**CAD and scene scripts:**
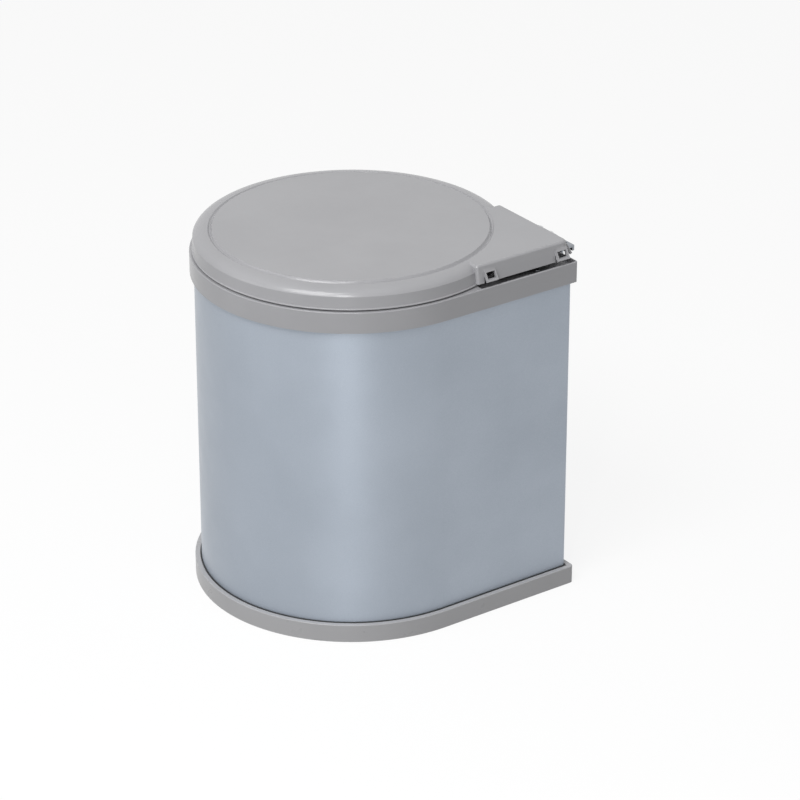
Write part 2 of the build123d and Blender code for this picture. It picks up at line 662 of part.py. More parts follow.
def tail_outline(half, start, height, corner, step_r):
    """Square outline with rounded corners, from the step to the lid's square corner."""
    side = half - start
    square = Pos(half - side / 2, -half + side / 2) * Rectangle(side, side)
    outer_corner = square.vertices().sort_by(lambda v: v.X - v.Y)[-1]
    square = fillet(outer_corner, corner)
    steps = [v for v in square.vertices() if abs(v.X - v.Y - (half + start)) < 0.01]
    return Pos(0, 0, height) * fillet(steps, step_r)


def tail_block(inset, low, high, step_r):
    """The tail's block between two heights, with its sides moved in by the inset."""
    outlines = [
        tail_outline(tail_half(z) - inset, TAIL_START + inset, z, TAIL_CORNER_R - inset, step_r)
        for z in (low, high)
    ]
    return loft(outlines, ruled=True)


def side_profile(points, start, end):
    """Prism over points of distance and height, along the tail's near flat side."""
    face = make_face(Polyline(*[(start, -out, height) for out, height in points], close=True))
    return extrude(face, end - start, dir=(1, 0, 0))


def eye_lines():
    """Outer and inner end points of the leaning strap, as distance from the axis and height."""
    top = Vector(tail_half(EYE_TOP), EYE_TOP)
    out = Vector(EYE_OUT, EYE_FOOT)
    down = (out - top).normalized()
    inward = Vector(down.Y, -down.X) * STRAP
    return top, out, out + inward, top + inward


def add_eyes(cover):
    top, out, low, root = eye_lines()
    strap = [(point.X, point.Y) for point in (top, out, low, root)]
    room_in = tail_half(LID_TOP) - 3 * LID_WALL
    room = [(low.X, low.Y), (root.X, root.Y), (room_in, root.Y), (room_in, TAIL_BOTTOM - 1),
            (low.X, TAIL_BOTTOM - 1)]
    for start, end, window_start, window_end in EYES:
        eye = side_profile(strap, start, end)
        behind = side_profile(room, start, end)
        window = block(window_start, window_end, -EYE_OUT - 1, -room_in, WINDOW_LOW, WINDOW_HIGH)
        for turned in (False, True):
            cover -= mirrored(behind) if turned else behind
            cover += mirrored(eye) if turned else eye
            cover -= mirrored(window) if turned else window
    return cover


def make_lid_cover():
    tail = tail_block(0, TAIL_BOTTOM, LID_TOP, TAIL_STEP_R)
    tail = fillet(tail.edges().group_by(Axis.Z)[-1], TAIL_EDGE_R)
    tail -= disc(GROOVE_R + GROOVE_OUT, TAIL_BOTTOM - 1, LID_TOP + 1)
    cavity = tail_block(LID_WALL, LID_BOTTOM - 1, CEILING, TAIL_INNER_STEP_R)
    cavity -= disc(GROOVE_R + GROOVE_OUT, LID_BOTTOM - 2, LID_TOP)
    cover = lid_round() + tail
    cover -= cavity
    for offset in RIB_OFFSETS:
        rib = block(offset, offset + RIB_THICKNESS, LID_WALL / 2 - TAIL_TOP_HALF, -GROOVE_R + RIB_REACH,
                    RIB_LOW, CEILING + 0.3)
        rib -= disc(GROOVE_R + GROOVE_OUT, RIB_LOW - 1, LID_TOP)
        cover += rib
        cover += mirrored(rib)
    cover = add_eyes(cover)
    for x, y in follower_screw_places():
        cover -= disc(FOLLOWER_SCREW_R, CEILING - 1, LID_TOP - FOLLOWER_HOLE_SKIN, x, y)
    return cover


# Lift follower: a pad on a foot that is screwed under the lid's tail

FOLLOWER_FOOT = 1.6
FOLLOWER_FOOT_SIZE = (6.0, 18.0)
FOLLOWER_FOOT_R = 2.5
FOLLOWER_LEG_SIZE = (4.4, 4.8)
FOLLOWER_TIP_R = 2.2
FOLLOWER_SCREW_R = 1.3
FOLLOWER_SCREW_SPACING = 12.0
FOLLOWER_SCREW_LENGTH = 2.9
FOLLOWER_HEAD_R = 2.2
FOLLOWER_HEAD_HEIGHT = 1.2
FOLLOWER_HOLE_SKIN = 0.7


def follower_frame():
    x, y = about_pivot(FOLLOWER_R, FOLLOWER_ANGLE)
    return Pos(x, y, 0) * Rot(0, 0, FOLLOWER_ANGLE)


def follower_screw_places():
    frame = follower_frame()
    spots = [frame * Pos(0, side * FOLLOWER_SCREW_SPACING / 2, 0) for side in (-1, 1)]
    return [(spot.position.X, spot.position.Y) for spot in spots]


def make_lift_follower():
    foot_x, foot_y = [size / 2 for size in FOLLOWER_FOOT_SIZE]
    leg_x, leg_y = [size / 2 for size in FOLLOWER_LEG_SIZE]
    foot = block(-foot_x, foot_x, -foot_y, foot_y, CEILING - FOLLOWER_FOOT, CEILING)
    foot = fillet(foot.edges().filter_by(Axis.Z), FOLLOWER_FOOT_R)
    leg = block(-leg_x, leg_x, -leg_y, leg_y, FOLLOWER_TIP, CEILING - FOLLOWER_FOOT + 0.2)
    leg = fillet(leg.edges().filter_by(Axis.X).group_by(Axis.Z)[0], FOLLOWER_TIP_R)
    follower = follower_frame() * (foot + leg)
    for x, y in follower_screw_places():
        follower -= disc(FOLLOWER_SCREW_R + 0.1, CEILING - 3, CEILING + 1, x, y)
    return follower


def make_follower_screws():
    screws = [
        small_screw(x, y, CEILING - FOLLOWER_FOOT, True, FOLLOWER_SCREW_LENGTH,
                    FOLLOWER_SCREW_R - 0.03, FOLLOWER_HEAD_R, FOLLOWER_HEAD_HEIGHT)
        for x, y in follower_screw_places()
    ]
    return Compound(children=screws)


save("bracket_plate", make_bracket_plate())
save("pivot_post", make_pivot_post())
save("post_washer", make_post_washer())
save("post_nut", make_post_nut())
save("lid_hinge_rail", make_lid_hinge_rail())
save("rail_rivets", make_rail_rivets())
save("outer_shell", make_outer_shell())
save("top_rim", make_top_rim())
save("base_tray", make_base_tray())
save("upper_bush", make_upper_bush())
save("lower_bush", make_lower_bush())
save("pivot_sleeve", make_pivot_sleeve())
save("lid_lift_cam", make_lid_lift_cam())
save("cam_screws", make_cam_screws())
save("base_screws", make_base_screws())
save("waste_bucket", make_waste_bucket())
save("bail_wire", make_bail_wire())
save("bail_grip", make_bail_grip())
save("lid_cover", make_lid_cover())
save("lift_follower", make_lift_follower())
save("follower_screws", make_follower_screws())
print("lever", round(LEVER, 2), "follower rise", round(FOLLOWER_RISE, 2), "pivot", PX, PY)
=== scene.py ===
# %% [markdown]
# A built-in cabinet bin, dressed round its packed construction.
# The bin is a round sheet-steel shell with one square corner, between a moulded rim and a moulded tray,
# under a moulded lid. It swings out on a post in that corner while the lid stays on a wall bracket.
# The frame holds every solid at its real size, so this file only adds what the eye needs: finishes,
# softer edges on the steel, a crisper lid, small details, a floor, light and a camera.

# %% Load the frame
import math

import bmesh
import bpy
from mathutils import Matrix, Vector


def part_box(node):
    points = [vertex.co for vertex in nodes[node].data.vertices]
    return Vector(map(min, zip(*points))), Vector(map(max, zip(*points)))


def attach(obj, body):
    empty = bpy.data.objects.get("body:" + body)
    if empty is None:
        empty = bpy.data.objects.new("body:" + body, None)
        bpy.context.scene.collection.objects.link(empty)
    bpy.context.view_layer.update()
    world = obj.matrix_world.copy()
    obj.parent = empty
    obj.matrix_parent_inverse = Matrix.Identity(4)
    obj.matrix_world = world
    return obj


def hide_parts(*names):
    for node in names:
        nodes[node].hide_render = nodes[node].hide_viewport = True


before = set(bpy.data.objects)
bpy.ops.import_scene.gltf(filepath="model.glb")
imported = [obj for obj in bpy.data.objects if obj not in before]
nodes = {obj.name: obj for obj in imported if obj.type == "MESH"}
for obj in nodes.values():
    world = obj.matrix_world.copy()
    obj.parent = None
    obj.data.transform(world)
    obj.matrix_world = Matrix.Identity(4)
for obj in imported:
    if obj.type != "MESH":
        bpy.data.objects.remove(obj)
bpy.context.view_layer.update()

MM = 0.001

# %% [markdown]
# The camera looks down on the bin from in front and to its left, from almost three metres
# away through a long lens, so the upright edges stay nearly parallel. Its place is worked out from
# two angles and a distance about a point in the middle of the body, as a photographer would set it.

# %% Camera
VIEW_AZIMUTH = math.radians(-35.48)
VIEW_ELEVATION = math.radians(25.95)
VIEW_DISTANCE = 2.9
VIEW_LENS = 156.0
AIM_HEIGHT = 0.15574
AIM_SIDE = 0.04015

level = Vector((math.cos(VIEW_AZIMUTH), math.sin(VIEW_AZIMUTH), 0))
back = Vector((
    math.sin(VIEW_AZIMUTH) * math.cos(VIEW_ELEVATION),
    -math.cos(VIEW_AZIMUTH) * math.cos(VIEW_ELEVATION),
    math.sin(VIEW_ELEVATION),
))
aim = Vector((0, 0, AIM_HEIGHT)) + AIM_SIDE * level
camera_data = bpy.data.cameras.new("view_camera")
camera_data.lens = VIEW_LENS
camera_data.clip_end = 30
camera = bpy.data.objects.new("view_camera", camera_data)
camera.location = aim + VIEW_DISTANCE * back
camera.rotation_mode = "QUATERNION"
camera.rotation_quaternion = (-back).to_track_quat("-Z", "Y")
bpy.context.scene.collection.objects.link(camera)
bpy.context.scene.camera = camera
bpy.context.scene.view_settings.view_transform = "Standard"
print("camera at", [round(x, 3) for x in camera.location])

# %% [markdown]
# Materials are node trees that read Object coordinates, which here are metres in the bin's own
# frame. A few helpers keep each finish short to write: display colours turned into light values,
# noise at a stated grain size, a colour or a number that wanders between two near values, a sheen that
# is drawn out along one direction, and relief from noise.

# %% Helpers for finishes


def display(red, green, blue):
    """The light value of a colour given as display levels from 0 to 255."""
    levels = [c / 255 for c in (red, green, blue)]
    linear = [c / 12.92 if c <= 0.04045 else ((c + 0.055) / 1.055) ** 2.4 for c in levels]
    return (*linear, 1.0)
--
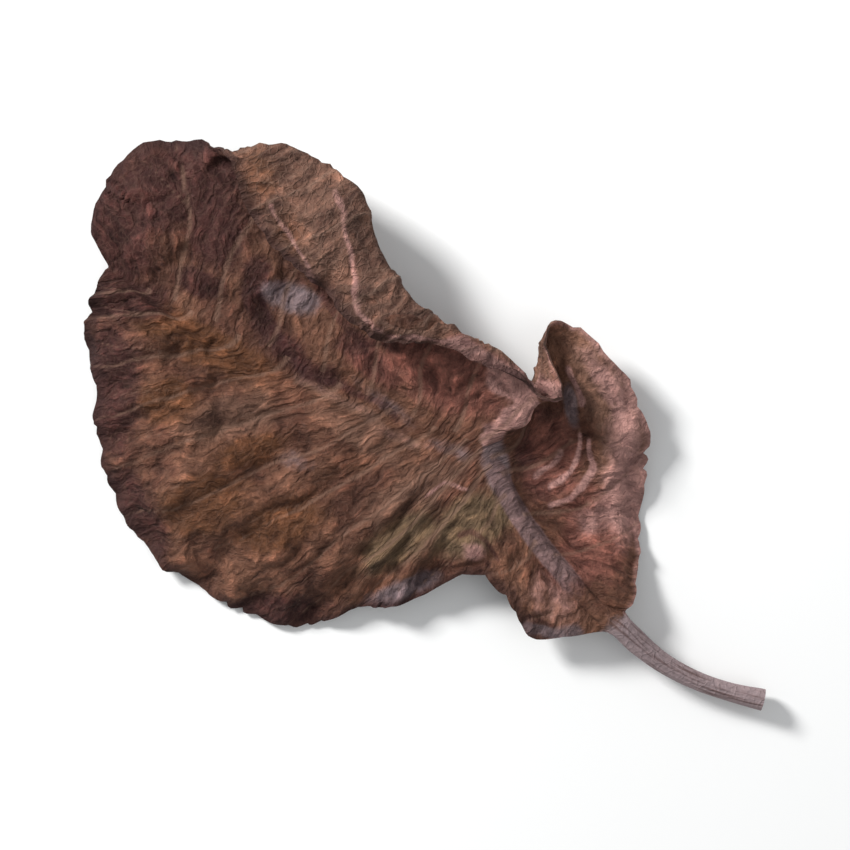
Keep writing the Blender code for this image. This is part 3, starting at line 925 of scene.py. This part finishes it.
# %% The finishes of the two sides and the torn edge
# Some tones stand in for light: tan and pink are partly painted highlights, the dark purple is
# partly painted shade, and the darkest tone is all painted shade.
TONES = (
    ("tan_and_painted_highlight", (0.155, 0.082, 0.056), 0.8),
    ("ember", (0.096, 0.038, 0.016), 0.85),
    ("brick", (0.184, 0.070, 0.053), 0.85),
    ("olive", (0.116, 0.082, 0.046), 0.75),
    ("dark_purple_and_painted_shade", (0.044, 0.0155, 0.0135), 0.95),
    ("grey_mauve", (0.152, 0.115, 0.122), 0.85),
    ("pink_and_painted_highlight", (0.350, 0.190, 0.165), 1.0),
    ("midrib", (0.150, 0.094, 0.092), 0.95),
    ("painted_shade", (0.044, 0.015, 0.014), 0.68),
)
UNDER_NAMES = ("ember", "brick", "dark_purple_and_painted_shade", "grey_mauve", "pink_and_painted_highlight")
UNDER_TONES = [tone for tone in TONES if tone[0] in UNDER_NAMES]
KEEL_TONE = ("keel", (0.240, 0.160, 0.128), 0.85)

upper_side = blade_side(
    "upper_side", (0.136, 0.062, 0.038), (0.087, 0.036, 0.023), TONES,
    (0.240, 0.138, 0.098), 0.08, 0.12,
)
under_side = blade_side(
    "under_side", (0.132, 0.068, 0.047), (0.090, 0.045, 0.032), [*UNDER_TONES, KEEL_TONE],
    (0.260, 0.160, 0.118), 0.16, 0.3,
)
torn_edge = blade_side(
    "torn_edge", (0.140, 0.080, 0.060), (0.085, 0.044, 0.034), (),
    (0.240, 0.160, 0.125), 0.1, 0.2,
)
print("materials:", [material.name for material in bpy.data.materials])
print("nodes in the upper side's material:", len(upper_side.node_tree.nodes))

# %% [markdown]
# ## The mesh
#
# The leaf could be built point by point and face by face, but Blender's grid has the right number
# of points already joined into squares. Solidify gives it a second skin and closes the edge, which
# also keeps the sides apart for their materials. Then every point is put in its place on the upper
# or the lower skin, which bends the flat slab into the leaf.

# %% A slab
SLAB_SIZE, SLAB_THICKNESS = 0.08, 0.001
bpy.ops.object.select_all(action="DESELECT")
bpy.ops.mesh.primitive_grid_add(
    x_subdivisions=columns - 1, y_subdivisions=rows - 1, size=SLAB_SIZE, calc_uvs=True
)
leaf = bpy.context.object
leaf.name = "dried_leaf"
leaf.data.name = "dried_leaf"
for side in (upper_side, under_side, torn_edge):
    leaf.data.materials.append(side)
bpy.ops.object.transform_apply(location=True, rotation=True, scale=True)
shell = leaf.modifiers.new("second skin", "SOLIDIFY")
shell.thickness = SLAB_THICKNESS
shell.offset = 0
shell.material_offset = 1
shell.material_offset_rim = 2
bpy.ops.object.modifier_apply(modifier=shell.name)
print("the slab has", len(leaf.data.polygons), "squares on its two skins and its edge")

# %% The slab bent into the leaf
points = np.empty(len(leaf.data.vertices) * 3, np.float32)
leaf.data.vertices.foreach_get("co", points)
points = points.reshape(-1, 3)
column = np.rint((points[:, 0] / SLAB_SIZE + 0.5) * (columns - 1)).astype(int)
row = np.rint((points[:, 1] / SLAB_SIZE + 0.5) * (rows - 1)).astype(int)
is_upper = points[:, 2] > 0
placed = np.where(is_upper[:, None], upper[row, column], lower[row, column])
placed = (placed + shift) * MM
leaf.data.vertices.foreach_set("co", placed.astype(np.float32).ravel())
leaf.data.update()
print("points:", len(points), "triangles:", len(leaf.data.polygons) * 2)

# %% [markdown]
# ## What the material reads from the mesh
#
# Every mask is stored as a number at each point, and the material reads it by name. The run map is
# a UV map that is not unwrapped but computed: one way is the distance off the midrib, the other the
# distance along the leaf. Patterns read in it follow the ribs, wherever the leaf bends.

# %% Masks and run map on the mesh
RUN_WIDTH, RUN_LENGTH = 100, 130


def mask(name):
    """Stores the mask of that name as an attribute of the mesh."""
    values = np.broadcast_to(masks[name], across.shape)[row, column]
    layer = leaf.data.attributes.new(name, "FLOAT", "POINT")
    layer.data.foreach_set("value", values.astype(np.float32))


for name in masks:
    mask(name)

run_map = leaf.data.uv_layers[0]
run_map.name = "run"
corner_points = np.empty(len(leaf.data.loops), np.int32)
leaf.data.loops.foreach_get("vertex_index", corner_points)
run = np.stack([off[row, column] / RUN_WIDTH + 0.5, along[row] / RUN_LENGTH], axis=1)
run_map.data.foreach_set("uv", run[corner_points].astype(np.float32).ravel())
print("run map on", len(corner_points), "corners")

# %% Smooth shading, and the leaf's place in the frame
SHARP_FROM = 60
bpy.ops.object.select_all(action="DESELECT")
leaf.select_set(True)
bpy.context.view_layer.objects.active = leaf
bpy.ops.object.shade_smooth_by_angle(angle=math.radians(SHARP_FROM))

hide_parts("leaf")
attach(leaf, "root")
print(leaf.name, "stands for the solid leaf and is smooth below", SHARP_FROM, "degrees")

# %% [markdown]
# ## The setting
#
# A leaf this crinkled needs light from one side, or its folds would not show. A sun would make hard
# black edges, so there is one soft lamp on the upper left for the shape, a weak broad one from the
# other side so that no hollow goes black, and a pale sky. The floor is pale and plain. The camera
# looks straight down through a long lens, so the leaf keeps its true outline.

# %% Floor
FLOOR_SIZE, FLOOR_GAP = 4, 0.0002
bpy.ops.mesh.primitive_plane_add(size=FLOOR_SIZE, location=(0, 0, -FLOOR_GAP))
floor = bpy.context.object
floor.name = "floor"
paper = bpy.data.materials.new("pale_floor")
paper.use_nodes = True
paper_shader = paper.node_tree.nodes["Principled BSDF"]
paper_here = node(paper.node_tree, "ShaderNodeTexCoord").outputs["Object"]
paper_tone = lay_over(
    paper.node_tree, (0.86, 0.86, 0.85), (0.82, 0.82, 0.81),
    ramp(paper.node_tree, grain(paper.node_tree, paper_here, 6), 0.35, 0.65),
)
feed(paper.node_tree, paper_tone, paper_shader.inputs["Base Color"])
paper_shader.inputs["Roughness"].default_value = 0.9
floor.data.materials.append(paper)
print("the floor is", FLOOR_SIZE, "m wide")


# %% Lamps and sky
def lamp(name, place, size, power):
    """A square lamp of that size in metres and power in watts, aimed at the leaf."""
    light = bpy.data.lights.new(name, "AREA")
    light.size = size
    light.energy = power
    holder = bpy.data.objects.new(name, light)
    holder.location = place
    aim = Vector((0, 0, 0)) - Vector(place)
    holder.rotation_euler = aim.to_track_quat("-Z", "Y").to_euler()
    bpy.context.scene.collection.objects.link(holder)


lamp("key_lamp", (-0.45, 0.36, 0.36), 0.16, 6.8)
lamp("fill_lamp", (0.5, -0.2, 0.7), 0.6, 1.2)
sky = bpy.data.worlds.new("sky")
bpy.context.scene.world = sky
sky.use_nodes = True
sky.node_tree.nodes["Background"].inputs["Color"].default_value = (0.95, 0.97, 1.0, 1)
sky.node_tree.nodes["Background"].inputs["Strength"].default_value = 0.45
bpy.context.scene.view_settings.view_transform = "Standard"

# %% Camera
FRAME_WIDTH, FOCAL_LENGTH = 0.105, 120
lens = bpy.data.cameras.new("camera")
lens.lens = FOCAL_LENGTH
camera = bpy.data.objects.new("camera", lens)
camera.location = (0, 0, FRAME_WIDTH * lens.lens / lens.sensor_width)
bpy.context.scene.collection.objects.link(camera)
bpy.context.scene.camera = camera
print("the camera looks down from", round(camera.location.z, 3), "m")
--
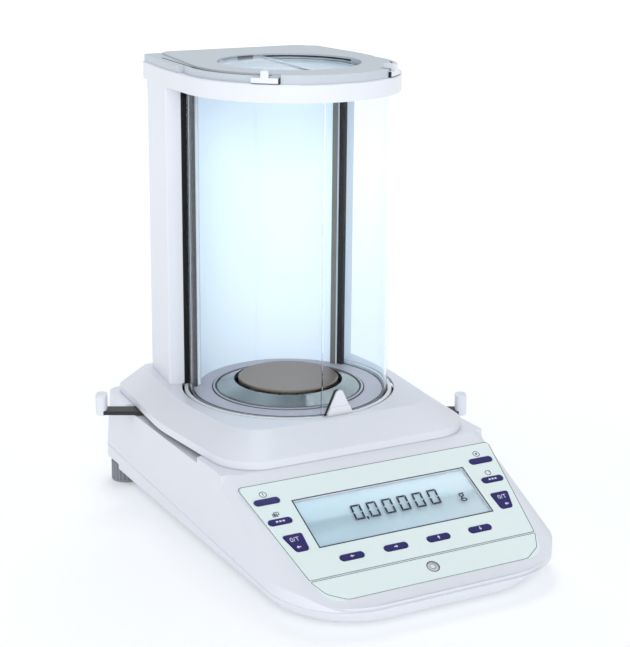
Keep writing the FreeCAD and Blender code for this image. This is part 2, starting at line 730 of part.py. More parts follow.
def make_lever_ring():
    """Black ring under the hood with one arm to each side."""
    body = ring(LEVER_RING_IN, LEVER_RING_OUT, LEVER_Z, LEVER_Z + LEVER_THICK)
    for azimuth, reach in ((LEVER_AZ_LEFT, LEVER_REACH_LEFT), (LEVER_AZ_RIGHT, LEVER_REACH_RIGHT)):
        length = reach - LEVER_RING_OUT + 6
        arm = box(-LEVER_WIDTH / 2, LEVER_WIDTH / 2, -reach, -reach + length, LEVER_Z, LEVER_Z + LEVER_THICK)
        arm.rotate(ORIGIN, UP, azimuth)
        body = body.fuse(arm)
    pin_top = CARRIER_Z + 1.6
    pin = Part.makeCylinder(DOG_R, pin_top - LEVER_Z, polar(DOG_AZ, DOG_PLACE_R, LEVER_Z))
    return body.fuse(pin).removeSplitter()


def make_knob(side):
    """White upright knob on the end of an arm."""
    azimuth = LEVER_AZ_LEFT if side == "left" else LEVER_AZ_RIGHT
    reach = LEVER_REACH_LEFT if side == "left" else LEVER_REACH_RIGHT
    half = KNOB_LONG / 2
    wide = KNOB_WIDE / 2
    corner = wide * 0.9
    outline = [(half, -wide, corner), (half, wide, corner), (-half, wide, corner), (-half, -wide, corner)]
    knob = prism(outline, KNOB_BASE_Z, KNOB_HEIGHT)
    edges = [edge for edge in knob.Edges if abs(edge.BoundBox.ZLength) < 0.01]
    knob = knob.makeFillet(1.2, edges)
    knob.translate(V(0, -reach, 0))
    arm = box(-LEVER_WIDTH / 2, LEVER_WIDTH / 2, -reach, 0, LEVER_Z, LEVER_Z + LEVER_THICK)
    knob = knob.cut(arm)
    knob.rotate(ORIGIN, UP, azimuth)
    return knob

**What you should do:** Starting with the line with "Keep writing the Blender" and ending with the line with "0.160, 0.128), 0.85)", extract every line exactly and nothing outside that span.

**Correct result:**
Keep writing the Blender code for this image. This is part 3, starting at line 925 of scene.py. This part finishes it.
# %% The finishes of the two sides and the torn edge
# Some tones stand in for light: tan and pink are partly painted highlights, the dark purple is
# partly painted shade, and the darkest tone is all painted shade.
TONES = (
    ("tan_and_painted_highlight", (0.155, 0.082, 0.056), 0.8),
    ("ember", (0.096, 0.038, 0.016), 0.85),
    ("brick", (0.184, 0.070, 0.053), 0.85),
    ("olive", (0.116, 0.082, 0.046), 0.75),
    ("dark_purple_and_painted_shade", (0.044, 0.0155, 0.0135), 0.95),
    ("grey_mauve", (0.152, 0.115, 0.122), 0.85),
    ("pink_and_painted_highlight", (0.350, 0.190, 0.165), 1.0),
    ("midrib", (0.150, 0.094, 0.092), 0.95),
    ("painted_shade", (0.044, 0.015, 0.014), 0.68),
)
UNDER_NAMES = ("ember", "brick", "dark_purple_and_painted_shade", "grey_mauve", "pink_and_painted_highlight")
UNDER_TONES = [tone for tone in TONES if tone[0] in UNDER_NAMES]
KEEL_TONE = ("keel", (0.240, 0.160, 0.128), 0.85)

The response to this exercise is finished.